On the other hand, replacement of liquid-fuel with solid-fuel rockets on the northern border means that they now can be readied for firing much faster, and Russian planners will take note. So something that the Chinese themselves might consider routine may have larger reverberations. By the same token, those medium-range missiles in north-central China can't reach the United States, but similar ones based further east can reach U.S. bases on Guam or Okinawa.

IEEE Spectrum: Are these developments having reverberations in China itself?

Kristensen: Yes, for example, there's a debate in its universities and military institutes about whether it should continue to adhere to its strict no-first-use-of-nuclear-weapons policy, which goes back to Mao. Should their posture become somewhat more flexible?

IEEE Spectrum: If, to take a very worst-case scenario, a war broke out over Taiwan, in which Korea or Japan got involved, China is on record saying it would not be the first to use nuclear weapons?

Kristensen: Yes. Its firm policy is no first use under any circumstances, but I can't see how China could adhere to that policy if its nuclear forces were under attack, even if only conventional weapons were involved.

IEEE Spectrum: What about China's launching a missile to destroy a commercial satellite in low-earth orbit this past January? Was that highly publicized event of a piece with its more aggressive nuclear stance?

Kristensen: It wasn't the first such demonstration. Both the United States and Russia did similar tests in the 1980s. If a conflict erupted over Taiwan, the Chinese would be worried about the U.S. ability to monitor their activities from space. But remember, their antisatellite capabilities are very far from a true war-fighting capability.

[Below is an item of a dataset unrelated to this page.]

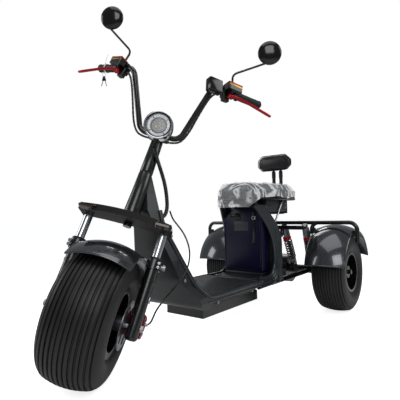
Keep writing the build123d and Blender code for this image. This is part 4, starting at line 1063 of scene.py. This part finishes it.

They can't reach our GPS guidance satellites in high-earth orbits.

IEEE Spectrum: Even so, could that January test be a step in the direction of developing a missile defense capability, the way our tests in the 1980s were?

Kristensen: I don't see that, but remember that missile defense systems are very wide-ranging technologies that depend on many key elements, including early warning and tracking, where the Chinese are still extremely weak.